Well from my understanding (please correct me if I am wrong), the segmentation is considered as a preprocessing step for the clustering phase. I mean that the segmentation step is used mainly to partition your time series data into segments, let's say into states. After that, a conventional clustering algorithm can be applied to group these segments into clusters (similar segments belong to the same cluster).

As an example, let's say that the segmentation process represents a given time series into the following segments: (S1, S2, S3, S4, S5, S6). Then after applying the segmentation process, a conventional clustering method is applied to cluster the extracted segments. So we might end up with something like this: If k = 3: then K1 {S1, S5}, K2 {S3, S6}, K3 {S2, S4}

Please correct me if I am mistaken, and provide links for more clarification if you have any.

2

Actually there is no fixed terminology and these two terms sometimes used in the same meaning and sometimes different. I would suggest following the terminology bellow for yourself, then you can differentiate methods according to this:

• Time-Series Segmentation means partitioning an individual time series to similar segments i.e. clustering within an individual time-series (e.g. i have a video in which someone is reading a book for a while, then starts walking and then starts cycling. now I want to segment these three actions).

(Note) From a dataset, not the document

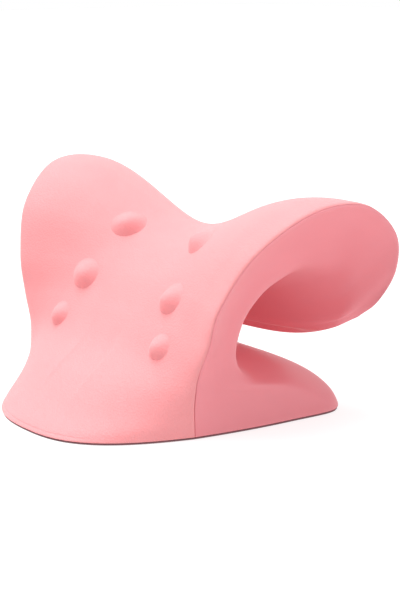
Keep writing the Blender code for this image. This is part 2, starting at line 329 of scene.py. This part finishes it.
LOOPS = softened(SHARP, T)
SURFACE = np.concatenate([LOOPS, outward_normals(LOOPS, T)], -1)
FRONT = SURFACE[:, :RIM_R + 1]
REST = np.concatenate([SURFACE[:, RIM_R:], SURFACE[:, :1]], 1)[:, ::-1]

# The seam's lip: distance from the rim and depth below the surface. The seam is open along the
# foot and closes up, with a finer lip, above the waist.
LIP = [(SEAM, SKIN_WALL), (SEAM + 0.02, 0.35), (SEAM + 0.07, 0.16), (SEAM + 0.2, 0.05),
       (SEAM + SEAM_LIP, 0.0)]
LIP_AT = np.array([offset for offset, _ in LIP])
LIP_DEPTH = np.array([depth for _, depth in LIP])
OPEN = 1 - 0.7 * ramp(T, 2.5, 2.5) - 0.18 * ramp(T, 8, 2)
TUCK = 1 - np.arange(END_ROWS) / (END_ROWS - 1)
FOOT_DEPTH = np.concatenate([FOOT_ROUND * (1 - np.sqrt(1 - TUCK**2)), np.zeros(len(T) - END_ROWS)])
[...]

Suggestion: State-Space reconstruction, moving Autocorrelation, moving DTW, Fourier Analysis, Visibility Graphs or any other method which can measure the similarity of a time-series with itself.

• Time-Series Clustering (or this) means finding similar time-series within a dataset of time-series (e.g. i have 10 brain signals, 5 from healthy subjects 5 from patients without knowing who is patient and who is healthy. Now I want to cluster this dataset into two clusters)

Suggestion: Build a similarity matrix between time-series using e.g. DTW and then apply Spectral Clustering (just improvised. If you search literature there should be more mature solutions)

Hope it helped :)